No sé si sea de ese modo, o así para todos —ojalá que no—, pero ahora mismo miro mi biblioteca y veo fragmentos en todas partes. Es como si de cada estante —y casi de cada libro— saliera una mano impertinente pidiendo atención. A fin de cuentas, ¿dónde comienza un fragmento? Los diarios de vida, por ejemplo, son un género delicioso porque se puede entrar y salir de ellos por cualquier página. Si la memoria son pedazos sueltos de experiencias, pues los diarios también.

¿Eso vale como fragmento?

Muchos ensayos —breves y largos— se arman precisamente de fragmentos. Las ideas parecieran vivir mejor en espacios breves (Liechtenstein dixit).

Un ejemplo al azar —sigo mirando los estantes que tengo por acá cerca—: los poemas de Andrés Anwandter pueden ser leídos como poemas no sé si fragmentarios, pero como pedazos o ruinas, como montoncitos de palabras de una belleza que se niega a aparecer de frente y completa.

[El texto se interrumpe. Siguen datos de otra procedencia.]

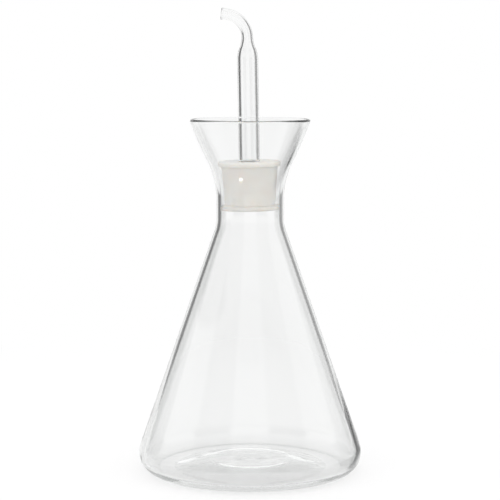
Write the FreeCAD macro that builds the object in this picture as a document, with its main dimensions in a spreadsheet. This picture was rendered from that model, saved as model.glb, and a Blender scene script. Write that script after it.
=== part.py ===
import FreeCAD, Part
import math
import os

import Sketcher

# An oil cruet: a blown conical glass flask, a silicone plug pressed into its neck, and a drawn and bent
# glass spout that passes through the plug. Millimetres, +Z up, origin at the centre of the foot.
# The plug and the spout are built about the seat, the middle of the plug's sealing ring, and then placed.

SIZES = (
    # alias, value, what it measures
    ("flask_height", 176.6, "foot to the top of the rim"),
    ("base_diameter", 112.0, "flask across its heel, the widest place"),
    ("heel_round", 10.0, "radius of the heel's outer skin"),
    ("foot_width", 8.0, "width of the flat ring that the flask stands on"),
    ("foot_round", 6.0, "radius between the flat ring and the push-up"),
    ("punt_height", 3.6, "rise of the push-up under the middle of the base"),
    ("dimple_diameter", 39.4, "level middle of the push-up"),
    ("dimple_round", 6.0, "radius round the edge of that level middle"),
    ("neck_diameter", 33.6, "outside of the neck"),
    ("neck_length", 10.8, "straight part of the neck"),
    ("mouth_height", 38.6, "top of the straight neck to the top of the rim"),
    ("waist_round", 17.5, "radius where the cone turns up into the neck"),
    ("flare_round", 37.5, "radius of the flare's outer skin"),
    ("flare_angle", 27.5, "steepest lean of the mouth, in degrees from upright"),
    ("mouth_diameter", 59.4, "outside of the rim"),
    ("wall", 1.9, "glass of the neck and the mouth"),
    ("base_wall", 2.4, "glass of the heel and the base"),
    ("seat_rise", 5.8, "middle of the plug's sealing ring above the bottom of the straight neck"),
    ("lean", 1.0, "lean of the plug and the spout towards -X, in degrees"),
    ("seal_gap", 0.1, "clearance between the sealing ring and the neck"),
    ("seal_height", 2.2, "height of the sealing ring"),
    ("seal_round", 0.7, "radius of the sealing ring's edges"),
    ("plug_height", 24.2, "whole height of the plug"),
    ("plug_top_diameter", 28.0, "plug just under its lip"),
    ("plug_bottom_diameter", 24.8, "plug just above its sealing ring"),
    ("lip_diameter", 31.0, "lip on top of the plug"),
    ("lip_height", 2.4, "thickness of the lip"),
    ("lip_round", 0.9, "radius of the lip's edges"),
    ("vent_diameter", 1.6, "air vent through the plug"),
    ("vent_height", 14.8, "side mouth of the vent above the seat"),
    ("vent_across", 4.1, "vent from the plug's middle plane, towards -X"),
    ("vent_depth", 8.0, "upright channel of the vent from the plug's axis, towards -Y"),
    ("tube_diameter", 10.4, "outside of the spout's straight tube"),
    ("tube_wall", 1.3, "glass of the straight tube"),
    ("tube_gap", 0.05, "clearance between the tube and the plug"),
    ("tube_recess", 2.0, "end of the tube above the bottom of the plug"),
    ("draw_start", 73.0, "height above the seat at which the tube begins to narrow"),
    ("draw_length", 10.5, "length over which the tube narrows"),
    ("nib_diameter", 5.6, "outside of the drawn nib"),
    ("nib_wall", 0.95, "glass of the nib"),
    ("bend_radius", 11.7, "radius of the nib's bend, at its centre line"),
    ("bend_angle", 83.0, "turn of the bend, in degrees"),
    ("nib_length", 2.4, "straight end after the bend"),
    ("edge_round", 0.3, "fire-polished edges of the spout"),
)

Vector = FreeCAD.Vector
LEFT = 1
RIGHT = -1
START = 1
END = 2
CENTRE = 3


class Size:
    """A length as a number, together with the formula on the sheet that gives it."""

    def __init__(self, value, formula):
        self.value = float(value)
        self.formula = formula

    def _joined(self, sign, other, value):
        text = other.formula if isinstance(other, Size) else repr(other)
        return Size(value, f"({self.formula} {sign} {text})")

    def __add__(self, other):
        return self._joined("+", other, self.value + float(other))

    def __sub__(self, other):
        return self._joined("-", other, self.value - float(other))

    def __mul__(self, other):
        return self._joined("*", other, self.value * float(other))

    def __truediv__(self, other):
        return self._joined("/", other, self.value / float(other))

    def __neg__(self):
        return Size(-self.value, f"(0 - {self.formula})")

    def __float__(self):
        return self.value

    def cosine(self):
        return Size(math.cos(self.radians()), f"cos({self.degrees()})")

    def radians(self):
        return math.radians(self.value)

    def degrees(self):
        return f"({self.formula} * 1deg)"


def size(alias):
    return Size(sheet.get(alias), f"sizes.{alias}")


def neck_top():
    return size("flask_height") - size("mouth_height")


def neck_bottom():
    return neck_top() - size("neck_length")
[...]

Los ensayos de Hazlitt, puestos uno al lado de otro, veo que también son fragmentos de un gran ensayo, y lo mismo se podría decir de los libros de Josep Plá, de Montaigne, de Sergio Bizzio, incluso. Los buenos libros, en una de esas, son siempre fragmentos de una obra más grande.

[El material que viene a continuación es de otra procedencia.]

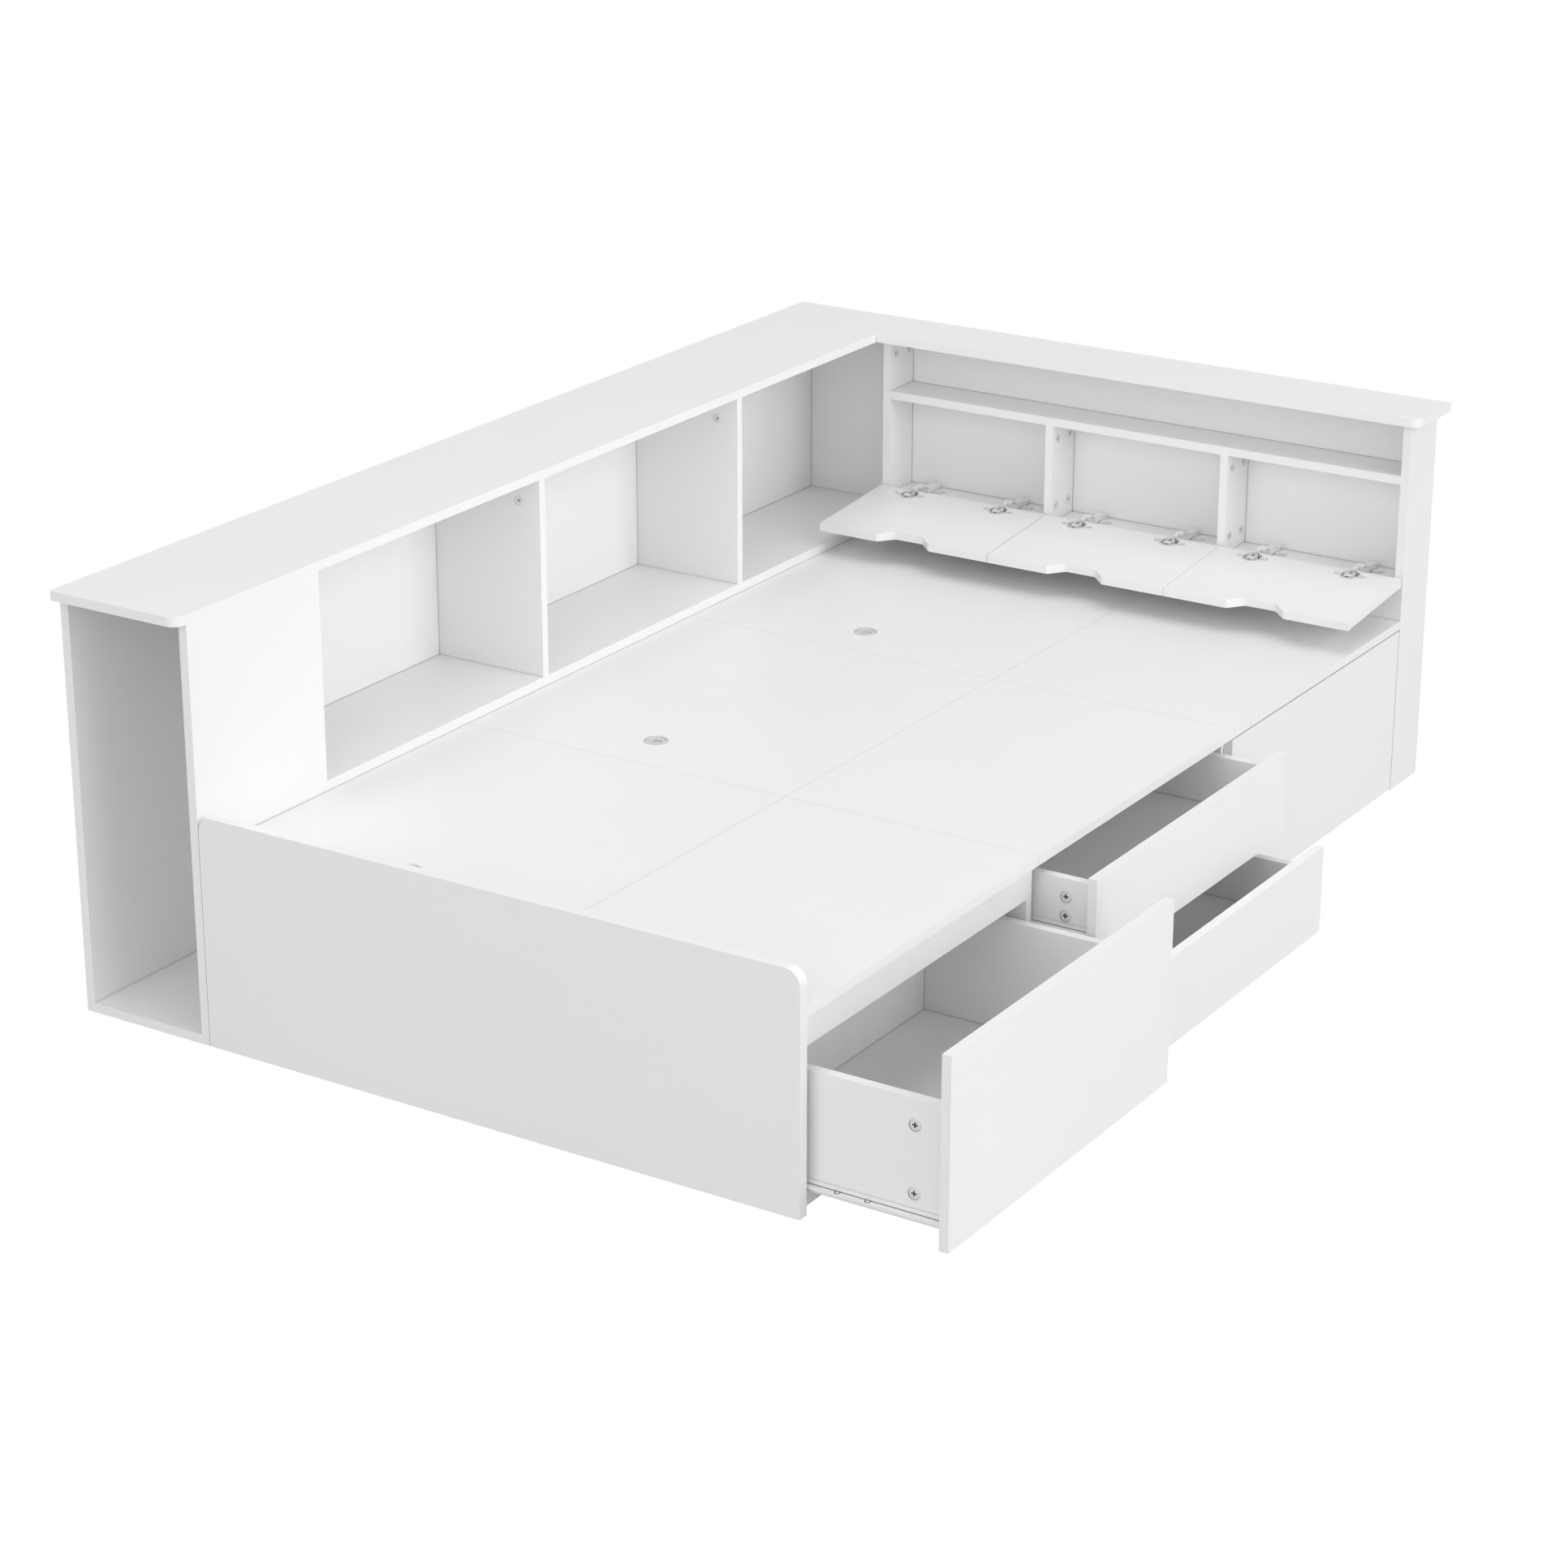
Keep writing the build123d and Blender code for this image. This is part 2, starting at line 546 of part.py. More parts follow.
for name, bay, box_z, front_z, bay_number, opening in DRAWERS:
    x_box = (drawer_x[0] + opening, drawer_x[1] + opening)
    side_spans = [from_wall(bay, side, SLIDE_SPACE, SLIDE_SPACE + BOARD) for side in (0, 1)]
    between = (side_spans[0][1] + FIT_GAP, side_spans[1][0] - FIT_GAP)

    with BuildPart() as drawer_front:
        front_y = (front_seams[bay_number] + SEAM / 2, front_seams[bay_number + 1] - SEAM / 2)
        board((x_box[1], x_box[1] + BOARD), front_y, front_z)
    save(drawer_front, f"drawer_{name}_front")

    with BuildPart() as drawer_box:
        for span in side_spans:
            board(x_box, span, box_z)
        board((x_box[0], x_box[0] + BOARD), between, box_z)
    save(drawer_box, f"drawer_{name}_box")

    with BuildPart() as drawer_bottom:
        board((x_box[0] + BOARD, x_box[1]), between, (box_z[0], box_z[0] + THIN))
    save(drawer_bottom, f"drawer_{name}_bottom")

    with BuildPart() as drawer_slides:
        under = box_z[0] - RAIL_T
        for side in (0, 1):
            board(x_box, from_wall(bay, side, SLIDE_SPACE - RAIL_T, SLIDE_SPACE),
                  (under, box_z[0] + LEG_TOP))
            board(x_box, from_wall(bay, side, SLIDE_SPACE, SLIDE_SPACE + RAIL_FOOT),
                  (under, box_z[0]))
            ledge_x = (x_box[0] + 2 * ROLLER_R + 12, x_box[1])
            ledge_top = box_z[0] + LEDGE_TOP
            board(ledge_x, from_wall(bay, side, LEDGE_REACH, SLIDE_SPACE - RAIL_T),
                  (ledge_top - RAIL_T, ledge_top))
            board(ledge_x, from_wall(bay, side, LEDGE_REACH, LEDGE_REACH + WEB_T),
                  (ledge_top - LEDGE_LIP, ledge_top))
            roller_z = box_z[0] + CHANNEL[0] + WEB_T + ROLLER_PLAY + ROLLER_R
            roller(bay, side, REAR_ROLLER_X + opening, roller_z)
            disc(facing_foot(from_wall(bay, side, ROLLER_SPAN[0], SLIDE_SPACE)[1]),
                 (REAR_ROLLER_X + opening, roller_z), AXLE_R, SLIDE_SPACE - ROLLER_SPAN[0])
    save(drawer_slides, f"drawer_{name}_slides")

# ==== cam locks on the fixed boards ============================================================
side_cams = [(-42, 631, y) for y in (*SIDE_DIVIDER_Y, OVERALL_L - BOARD)]
head_cams = [(BOARD, y, 643) for y in (1973, 2020)]
for count in (1, 2):
    face_x = count * FLAP_PITCH + BOARD / 2
    head_cams += [(face_x, y, z) for y in (1971, 2017) for z in (533.5, 408)]
with BuildPart() as cam_locks:
    for x, z, face_y in side_cams:
        disc(facing_foot(face_y), (x, z), CAM_R, CAM_T)
    for face_x, y, z in head_cams:
        disc(facing_side(face_x), (y, z), CAM_R, CAM_T)
save(cam_locks, "cam_locks")
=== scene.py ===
import json
import math

import bmesh
import bpy
from mathutils import Matrix, Vector


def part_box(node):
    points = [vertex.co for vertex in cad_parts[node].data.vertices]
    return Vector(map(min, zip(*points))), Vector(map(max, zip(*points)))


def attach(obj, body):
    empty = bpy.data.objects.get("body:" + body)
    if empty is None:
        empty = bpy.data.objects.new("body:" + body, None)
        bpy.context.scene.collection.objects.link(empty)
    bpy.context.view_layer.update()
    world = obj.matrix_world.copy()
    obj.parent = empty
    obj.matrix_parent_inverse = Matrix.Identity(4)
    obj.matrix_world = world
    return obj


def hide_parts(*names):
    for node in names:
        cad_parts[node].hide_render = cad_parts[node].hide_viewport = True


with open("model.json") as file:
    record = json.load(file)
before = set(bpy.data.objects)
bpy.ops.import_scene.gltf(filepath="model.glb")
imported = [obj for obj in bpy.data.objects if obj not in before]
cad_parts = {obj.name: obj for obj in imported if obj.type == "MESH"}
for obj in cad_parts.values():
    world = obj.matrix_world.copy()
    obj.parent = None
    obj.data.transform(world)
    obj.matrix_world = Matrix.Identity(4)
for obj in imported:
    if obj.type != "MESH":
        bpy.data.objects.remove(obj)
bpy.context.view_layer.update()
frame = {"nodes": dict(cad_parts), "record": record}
scene = bpy.context.scene

MM = 0.001

# ---- camera, seen from the foot of the bed on its drawer side ----------------------------------
CAMERA_PLACE = Vector((3.1028, -5.0800, 2.4905))
CAMERA_AZIMUTH = math.radians(32.547)
CAMERA_ELEVATION = math.radians(21.034)
CAMERA_ROLL = math.radians(0.049)
CAMERA_LENS = 89.6
SENSOR = 36.0
CLIP_END = 100.0

# ---- light ---------------------------------------------------------------------------------------
SKY = 0.60                  # radiance of the studio dome
SKY_BAND = 0.12             # and of the dark band round it, which bright metal mirrors
BAND_HEIGHT = (0.60, 0.70)  # that band's place, as the sine of its elevation
FLOOR_GLOW = 0.33           # what the floor throws back on the bed
FLOOR_COLOUR = (0.17, 0.17, 0.17)
FLOOR_Z = -0.0005
FLOOR_SIZE = 60.0
LIGHT_REACH = 9.0           # from the bed to each softbox
LIGHT_SIZE = 7.0
LIGHT_TARGET = Vector((0, 0, 0.3))
SOFTBOXES = (               # name, direction from the bed, watts
    ("drawer_side_softbox", (0.94, 0, 0.34), 362),
    ("corner_softbox", (0.66, -0.66, 0.36), 79),
    ("foot_softbox", (0, -0.94, 0.34), 178),
    ("top_softbox", (0, 0, 1), 212),
)


def make_camera():
    data = bpy.data.cameras.new("camera")
    data.lens = CAMERA_LENS
    data.sensor_width = SENSOR
    data.clip_end = CLIP_END
    camera = bpy.data.objects.new("camera", data)
    back = Vector((
        math.sin(CAMERA_AZIMUTH) * math.cos(CAMERA_ELEVATION),
        -math.cos(CAMERA_AZIMUTH) * math.cos(CAMERA_ELEVATION),
        math.sin(CAMERA_ELEVATION),
    ))
    right = Vector((math.cos(CAMERA_AZIMUTH), math.sin(CAMERA_AZIMUTH), 0))
    up = back.cross(right)
    turned_right = right * math.cos(CAMERA_ROLL) + up * math.sin(CAMERA_ROLL)
    turned_up = up * math.cos(CAMERA_ROLL) - right * math.sin(CAMERA_ROLL)
    turn = Matrix((turned_right, turned_up, back)).transposed()
    camera.matrix_world = Matrix.Translation(CAMERA_PLACE) @ turn.to_4x4()
    scene.collection.objects.link(camera)
    scene.camera = camera


def softbox(name, direction, power):
    data = bpy.data.lights.new(name, "AREA")
    data.shape = "SQUARE"
    data.size = LIGHT_SIZE
    data.energy = power
    light = bpy.data.objects.new(name, data)
    light.location = Vector(direction) * LIGHT_REACH + LIGHT_TARGET
    light.rotation_mode = "QUATERNION"
    light.rotation_quaternion = (-Vector(direction)).to_track_quat("-Z", "Y")
    light.visible_camera = False
    scene.collection.objects.link(light)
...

En otras palabras, el fragmento es opinable y depende incluso de la perspectiva.

Los tipógrafos, aunque imagino que también los ilustradores o los arquitectos, hablan de espacio negativo para referirse al vacío que queda, por ejemplo, entre los palitos horizontales de la «E». Esa nada, esa falta de raya, permite la aparición de la letra. Con el fragmento sucede algo parecido. Lo que se omite da forma al fragmento, es decir, posibilita la aparición del texto.

La tentación de los fragmentistas, entonces, es trabajar como recicladores: sólo con restos y pedazos.

Sería más fácil si hiciéramos al revés y ofreciéramos un mundo lleno de certezas y de grandes narrativas, sin tanto escepticismo ni vacíos que vuelven los textos más oscuros, pero, ahora que lo pienso, una cosa así sería muy desarrollista y el fragmento siempre ha tenido una vocación ecológica, que, con algo de suerte —chanchanchán—, termina salvando al mundo.